Data extract —

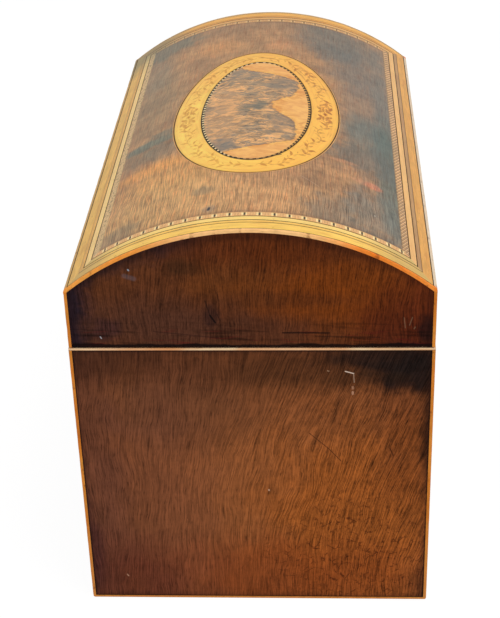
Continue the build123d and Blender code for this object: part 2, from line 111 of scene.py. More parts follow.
def piece(name, patches, body, slot, material, stands_for=(), sharp=32.0):
    """Joins grids of points into one closed mesh.

    Each patch is a grid of points in millimetres, with the distance along and across the grain at each
    point and perhaps a mark. Every square of four neighbouring points is a face, edges that fall together
    are merged, and the faces are turned outwards.
    """
    points, faces, grain, marks, start = [], [], [], [], 0
    for grid, along, across, *mark in patches:
        rows, columns = grid.shape[:2]
        i, j = np.meshgrid(np.arange(rows - 1), np.arange(columns - 1), indexing="ij")
        corners = [(i, j), (i + 1, j), (i + 1, j + 1), (i, j + 1)]
        faces.append(start + np.stack([a * columns + b for a, b in corners], -1).reshape(-1, 4))
        shape = (rows, columns)
        uv = np.stack([np.broadcast_to(along, shape), np.broadcast_to(across, shape)], -1) * MM
        grain.append(np.stack([uv[a, b] for a, b in corners], -2).reshape(-1, 2))
        marks.append(mark[0].ravel() if mark else np.zeros(rows * columns))
        points.append(grid.reshape(-1, 3) * MM)
        start += rows * columns
    points, faces, grain = np.concatenate(points), np.concatenate(faces), np.concatenate(grain)
    mesh = bpy.data.meshes.new(name)
    mesh.from_pydata(points, [], faces)
    mesh.uv_layers.new(name="grain").data.foreach_set("uv", grain.ravel())
    mesh.attributes.new("mark", "FLOAT", "POINT").data.foreach_set("value", np.concatenate(marks))
    work = bmesh.new()
    work.from_mesh(mesh)
    bmesh.ops.remove_doubles(work, verts=work.verts, dist=0.001 * MM)
    bmesh.ops.recalc_face_normals(work, faces=work.faces)
    work.to_mesh(mesh)
    work.free()
    mesh.shade_smooth()
    mesh.set_sharp_from_angle(angle=math.radians(sharp))
    mesh.materials.append(material)
    thing = placed(name, mesh)
    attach(thing, body)
    if stands_for:
        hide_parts(*stands_for)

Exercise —
Reproduce the listing shown above in its entirety, exactly.

Result of the exercise —
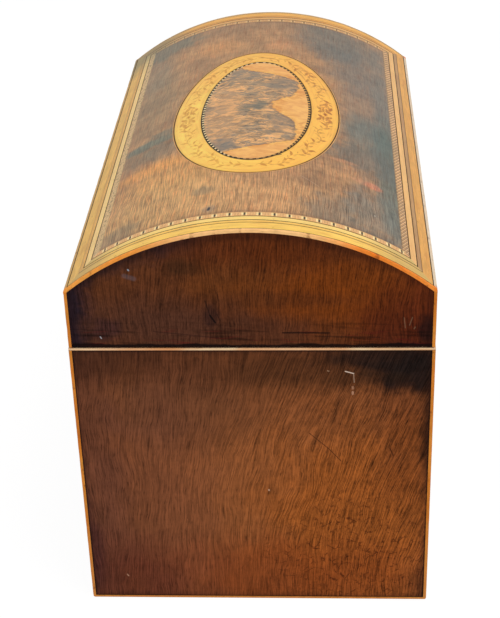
Continue the build123d and Blender code for this object: part 2, from line 111 of scene.py. More parts follow.
def piece(name, patches, body, slot, material, stands_for=(), sharp=32.0):
    """Joins grids of points into one closed mesh.

    Each patch is a grid of points in millimetres, with the distance along and across the grain at each
    point and perhaps a mark. Every square of four neighbouring points is a face, edges that fall together
    are merged, and the faces are turned outwards.
    """
    points, faces, grain, marks, start = [], [], [], [], 0
    for grid, along, across, *mark in patches:
        rows, columns = grid.shape[:2]
        i, j = np.meshgrid(np.arange(rows - 1), np.arange(columns - 1), indexing="ij")
        corners = [(i, j), (i + 1, j), (i + 1, j + 1), (i, j + 1)]
        faces.append(start + np.stack([a * columns + b for a, b in corners], -1).reshape(-1, 4))
        shape = (rows, columns)
        uv = np.stack([np.broadcast_to(along, shape), np.broadcast_to(across, shape)], -1) * MM
        grain.append(np.stack([uv[a, b] for a, b in corners], -2).reshape(-1, 2))
        marks.append(mark[0].ravel() if mark else np.zeros(rows * columns))
        points.append(grid.reshape(-1, 3) * MM)
        start += rows * columns
    points, faces, grain = np.concatenate(points), np.concatenate(faces), np.concatenate(grain)
    mesh = bpy.data.meshes.new(name)
    mesh.from_pydata(points, [], faces)
    mesh.uv_layers.new(name="grain").data.foreach_set("uv", grain.ravel())
    mesh.attributes.new("mark", "FLOAT", "POINT").data.foreach_set("value", np.concatenate(marks))
    work = bmesh.new()
    work.from_mesh(mesh)
    bmesh.ops.remove_doubles(work, verts=work.verts, dist=0.001 * MM)
    bmesh.ops.recalc_face_normals(work, faces=work.faces)
    work.to_mesh(mesh)
    work.free()
    mesh.shade_smooth()
    mesh.set_sharp_from_angle(angle=math.radians(sharp))
    mesh.materials.append(material)
    thing = placed(name, mesh)
    attach(thing, body)
    if stands_for:
        hide_parts(*stands_for)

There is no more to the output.